» Exercise goal: Please copy the lines below exactly, from the first one through the line showing "# The origin".

───── Data lines

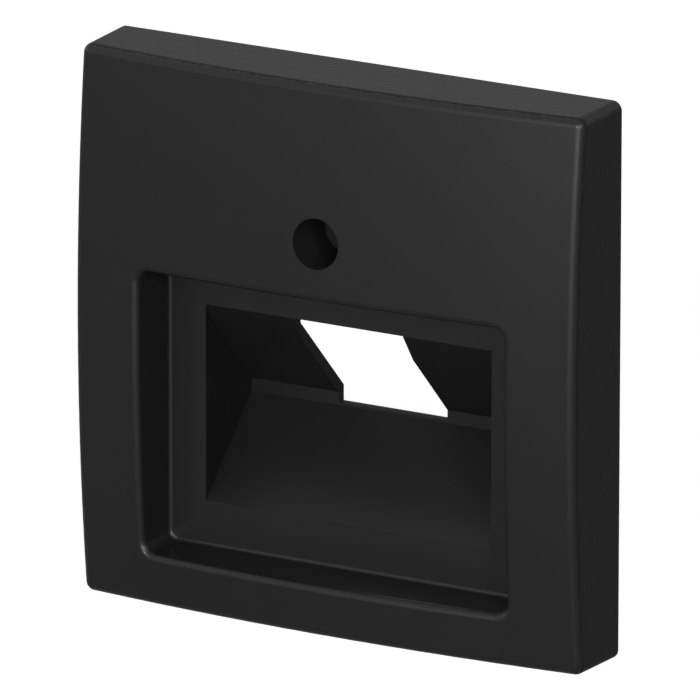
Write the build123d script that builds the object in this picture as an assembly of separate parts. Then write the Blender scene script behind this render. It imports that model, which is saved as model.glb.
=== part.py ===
from build123d import *
import os
from math import cos, radians, sqrt, tan

# Central cover plate of a single-jack data outlet, moulded in one piece.
# Millimetres. X is right, Y points into the wall, Z is up.
# The origin is the middle of the plane of the rear rim, and the face looks along -Y.

# Outer shell, measured at the rear rim
width = 63.0
height = 63.0
skirt_depth = 8.1  # rear rim to the front face at its corners
crown_rise = 1.8  # how far an edge of the front bows out at its middle
side_draft = 1.2  # degrees, the skirt narrows towards the front
edge_round = 1.1  # front edge and the four corners
skirt_wall = 1.8
front_wall = 2.0

# Pocket in the front face, measured on its floor
floor_depth = 4.25  # pocket floor, in front of the rear rim
pocket_width = 45.2
pocket_height = 32.1
pocket_centre_z = -9.05
pocket_draft = 2.5  # degrees, the pocket widens towards the front
pocket_corner = 1.2
pocket_wall = 1.6
floor_wall = 1.6
rim_round = 0.8
floor_fillet = 0.45

# Slanted jack chute behind the window in the pocket floor
window_width = 35.9
window_height = 22.5
window_above_floor_edge = 5.2  # from the pocket floor's lower edge to the window
ramp_angle = 45.0  # degrees, both slopes of the chute
lip_depth = 2.3  # steep first stretch above the upper slope, front to back
chute_depth = 10.0  # window plane to the upright strip at the back
strip_height = 1.5
slope_wall = 1.2
strip_wall = 1.1
chute_side_wall = 1.2

# Opening for the jack
jack_width = 13.7
jack_sill = 0.3  # stands above the foot of the upright strip

# Fixing screw
screw_z = 13.8
head_diameter = 5.7
screw_hole_diameter = 3.2
boss_wall = 1.8
boss_setback = 1.2  # end of the boss, in front of the rear rim

# Stiffening ribs inside the back
rib_wall = 1.0
rib_setback = 2.5
foot_rib_spacing = 30.0

# How far a cutter runs past the face that it opens
overrun = 2.0

# Sizes that follow from the ones above
crown_radius = ((width / 2) ** 2 + crown_rise**2) / (2 * crown_rise)
half_diagonal_squared = (width / 2) ** 2 + (height / 2) ** 2
crown_centre = skirt_depth - sqrt(crown_radius**2 - half_diagonal_squared)
apex_depth = crown_centre + crown_radius
floor_back = floor_depth - floor_wall
window_bottom = pocket_centre_z - pocket_height / 2 + window_above_floor_edge
window_top = window_bottom + window_height
ramp_rise = tan(radians(ramp_angle))  # for each millimetre of depth
strip_bottom = window_bottom + chute_depth * ramp_rise
strip_top = strip_bottom + strip_height
lip_foot = strip_top + (chute_depth - lip_depth) * ramp_rise
sill_z = strip_bottom + jack_sill
chute_back = chute_depth + strip_wall
slope_offset = slope_wall / cos(radians(ramp_angle))


def at_depth(depth):
    """Plane parallel to the rear rim and this far in front of it: x is X and y is Z."""
    return Plane.XZ.offset(depth)


def crown(radius):
    """Ball whose near side is the domed front, or the inside of it at a smaller radius."""
    return Pos(0, -crown_centre, 0) * Sphere(radius)


def drafted(outline, depth):
    """Solid that stands on the rear rim's plane and narrows towards the front."""
    return extrude(at_depth(0) * outline, depth, taper=side_draft)


def rounded_outside(block, radius):
    """Round the front edge and the four corners, but not the rear rim."""
    rear = block.faces().sort_by(Axis.Y)[-1]
    rear_edges = rear.edges()
    edges = [edge for edge in block.edges() if edge not in rear_edges]
    return fillet(edges, radius)


def domed_block():
    """The whole outside form, still solid."""
    block = drafted(Rectangle(width, height), apex_depth + overrun) & crown(crown_radius)
    return rounded_outside(block, edge_round)


def pocket_form(grow, start):
    """The pocket's drafted form from a depth to past the front, grown by a wall."""
    spread = (start - floor_depth) * tan(radians(pocket_draft))
    outline = RectangleRounded(
        pocket_width + 2 * (grow + spread),
        pocket_height + 2 * (grow + spread),
        pocket_corner + grow,
    )
    reach = apex_depth + overrun - start
    return extrude(at_depth(start) * Pos(0, pocket_centre_z) * outline, reach, taper=-pocket_draft)


def pocket_space():
    """The pocket as it is cut, with a small fillet round its floor."""
    space = pocket_form(0, floor_depth)
    floor = space.faces().sort_by(Axis.Y)[-1]
    return fillet(floor.edges(), floor_fillet)


def with_pocket(block):
    """Cut the pocket and round its rim."""
    block = block - pocket_space()
    front = block.faces().filter_by(GeomType.SPHERE).sort_by(SortBy.AREA)[-1]
    rim = front.inner_wires()[0]
    return fillet(rim.edges(), rim_round)


def boss():
    """Pillar for the fixing screw."""
    radius = head_diameter / 2 + boss_wall
    length = apex_depth - boss_setback
    return extrude(at_depth(boss_setback) * Pos(0, screw_z) * Circle(radius), length)


def rib(x, low, high):
    """Upright rib between two heights, up to the front wall."""
    outline = Pos(x, (low + high) / 2) * Rectangle(rib_wall, high - low)
    return extrude(at_depth(rib_setback) * outline, apex_depth - rib_setback)


def ribs():
    """One rib from the pocket through the boss to the top, and two under the pocket."""
    top = rib(0, pocket_centre_z, height / 2)
    feet = [rib(x, -height / 2, pocket_centre_z) for x in (-foot_rib_spacing / 2, foot_rib_spacing / 2)]
    return [top] + feet


def back_hollow():
    """What is hollow behind the front: all but the pocket's box, the boss and the ribs."""
    outline = Rectangle(width - 2 * skirt_wall, height - 2 * skirt_wall)
    hollow = drafted(outline, apex_depth) & crown(crown_radius - front_wall)
    for kept in [pocket_form(pocket_wall, floor_back), boss()] + ribs():
        hollow = hollow - kept
    return hollow


def across(points, full_width):
    """Solid as wide as given, with a side outline of (depth behind the pocket floor, Z) points."""
    outline = make_face(Polyline([(depth - floor_depth, z) for depth, z in points], close=True))
    return extrude(Plane.YZ * outline, full_width / 2, both=True)


def chute_space():
    """V-shaped space: a steep lip, the upper slope, an upright strip and the lower ramp."""
    return across(
        [
            (-overrun, window_top),
            (0, window_top),
            (lip_depth, lip_foot),
            (chute_depth, strip_top),
            (chute_depth, strip_bottom),
            (0, window_bottom),
            (-overrun, window_bottom),
        ],
        window_width,
    )


def chute_housing():
    """Walls round the chute, behind the pocket floor."""
    back_top = strip_top + slope_offset - strip_wall * ramp_rise
    back_bottom = strip_bottom - slope_offset + strip_wall * ramp_rise
    rise = (chute_back - floor_wall / 2) * ramp_rise
    return across(
        [
            (floor_wall / 2, back_top + rise),
            (chute_back, back_top),
            (chute_back, back_bottom),
            (floor_wall / 2, back_bottom - rise),
        ],
        window_width + 2 * chute_side_wall,
    )


def jack_space():
    """Straight opening for the jack, from the window's top edge down to the sill."""
    return across(
        [
            (-overrun, window_top),
            (chute_back + overrun, window_top),
            (chute_back + overrun, sill_z),
            (-overrun, sill_z),
        ],
        jack_width,
    )


def screw_space():
    """Recess for the screw's head, with its floor level with the pocket's, and the hole."""
    hole_reach = floor_depth + overrun
    head_reach = apex_depth + overrun - floor_depth
    centre = Pos(0, screw_z)
    hole = extrude(at_depth(0) * centre * Circle(screw_hole_diameter / 2), hole_reach)
    head = extrude(at_depth(floor_depth) * centre * Circle(head_diameter / 2), head_reach)
    return hole + head


def faceplate():
    body = with_pocket(domed_block())
    body = body - back_hollow()
    body = body + chute_housing()
    for space in (chute_space(), jack_space(), screw_space()):
        body = body - space
    return body


os.makedirs("parts", exist_ok=True)
export_step(faceplate(), "parts/faceplate.step")
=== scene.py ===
from math import cos, hypot, pi, radians, sin, sqrt, tan

import bmesh
import bpy
import numpy as np
from mathutils import Matrix, Vector
from mathutils.bvhtree import BVHTree


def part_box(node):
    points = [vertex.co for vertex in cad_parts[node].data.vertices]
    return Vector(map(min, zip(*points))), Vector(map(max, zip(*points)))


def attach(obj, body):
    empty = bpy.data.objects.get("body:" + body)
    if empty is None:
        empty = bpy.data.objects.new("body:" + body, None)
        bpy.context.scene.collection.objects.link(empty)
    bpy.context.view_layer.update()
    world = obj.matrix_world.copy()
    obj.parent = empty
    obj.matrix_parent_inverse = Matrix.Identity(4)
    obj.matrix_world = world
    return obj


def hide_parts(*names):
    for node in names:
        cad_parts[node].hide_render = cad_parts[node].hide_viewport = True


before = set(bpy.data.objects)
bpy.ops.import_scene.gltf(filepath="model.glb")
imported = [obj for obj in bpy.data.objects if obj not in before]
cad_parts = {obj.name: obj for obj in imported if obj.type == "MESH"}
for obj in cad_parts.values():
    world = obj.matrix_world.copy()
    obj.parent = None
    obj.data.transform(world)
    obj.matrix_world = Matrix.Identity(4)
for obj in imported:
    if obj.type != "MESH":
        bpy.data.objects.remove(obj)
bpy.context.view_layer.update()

# Cover plate of a data outlet, moulded in one piece in matt black plastic.
# Metres. X is right, Y points into the wall, Z is up, and the plate stands on its lower edge.

MM = 0.001

# The domed front is part of a ball
crown_rise = 1.8 * MM
skirt_depth = 8.1 * MM
skirt_draft = radians(1.2)
plate_low, plate_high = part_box("faceplate")
half_width = (plate_high.x - plate_low.x) / 2
half_height = (plate_high.z - plate_low.z) / 2
edge_round = 1.1 * MM
grain_end = radians(28.5)  # how far round the front edge the skirt's grain runs
crown_radius = (half_width**2 + crown_rise**2) / (2 * crown_rise)
corner_reach = sqrt(crown_radius**2 - half_width**2 - half_height**2)
crown_centre = Vector((0, corner_reach - skirt_depth, 0))

# The pocket, measured on its floor
pocket_half = np.array((22.6, 16.05)) * MM
pocket_centre = np.array((0, -9.05)) * MM
pocket_corner = 1.2 * MM
pocket_draft = radians(2.5)
floor_depth = 4.25 * MM
floor_fillet = 0.45 * MM
rim_round = 0.8 * MM

# The screw recess is formed by a pin of its own
screw_z = 13.8 * MM
pin_radius = 2.85 * MM

# Shading of the moulded skin
weld_distance = 0.0005 * MM
on_surface = 0.004 * MM  # how far off a true round a vertex may lie and still belong to it
off_face = 0.01 * MM  # how far in front of a face a ray starts
sharp_angle = radians(28)
skin_tilt = radians(12)  # how far a true round's normal may turn from the mesh's own
area_weight = 90  # how strongly large faces keep their own normals
pull_rounds = 40
settle_rounds = 4

# Finishes, in the order of their material slots: name, tone, roughness, level of reflection, coat,
# and the grain's size and depth in millimetres and its strength
SATIN, GRAINED, TOOLED, CHUTE_PAINTED_SHADE = range(4)
finishes = (
    ("satin_black_front", 0.0078, 0.40, 0.22, 0.10, 0.2, 0.002, 0.3),
    ("grained_black_skirt", 0.011, 0.48, 0.076, 0.0, 0.4, 0.045, 1.0),
    ("tooled_black_inside", 0.0114, 0.62, 0.034, 0.0, 0.5, 0.008, 0.4),
    # the chute's satin is darker in tone, reflection and coat: painted shade for the shade deep in the
    # chute
    ("satin_black_chute_painted_shade", 0.0068, 0.40, 0.19, 0.085, 0.2, 0.002, 0.3),
)
coat_roughness = 0.17
cloud_size = 14.0
mottle_size = 1.6
cloud_share = 0.6  # the mottle has the rest
tone_spread = 0.15
cool_cast = 0.01  # a touch more blue than red and green
roughness_spread = 0.03
turned_away = -0.5  # a normal's part towards the front, below which no front mould reaches the face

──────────

» Task result:
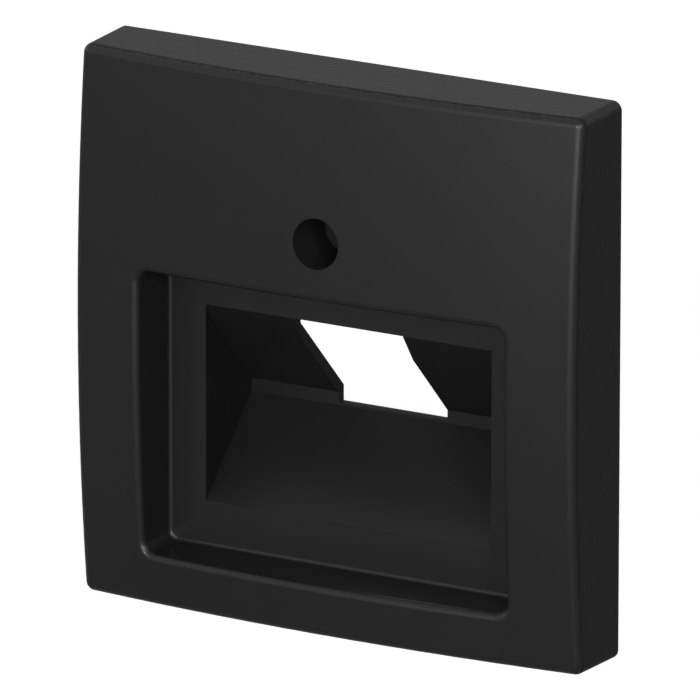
Write the build123d script that builds the object in this picture as an assembly of separate parts. Then write the Blender scene script behind this render. It imports that model, which is saved as model.glb.
=== part.py ===
from build123d import *
import os
from math import cos, radians, sqrt, tan

# Central cover plate of a single-jack data outlet, moulded in one piece.
# Millimetres. X is right, Y points into the wall, Z is up.
# The origin is the middle of the plane of the rear rim, and the face looks along -Y.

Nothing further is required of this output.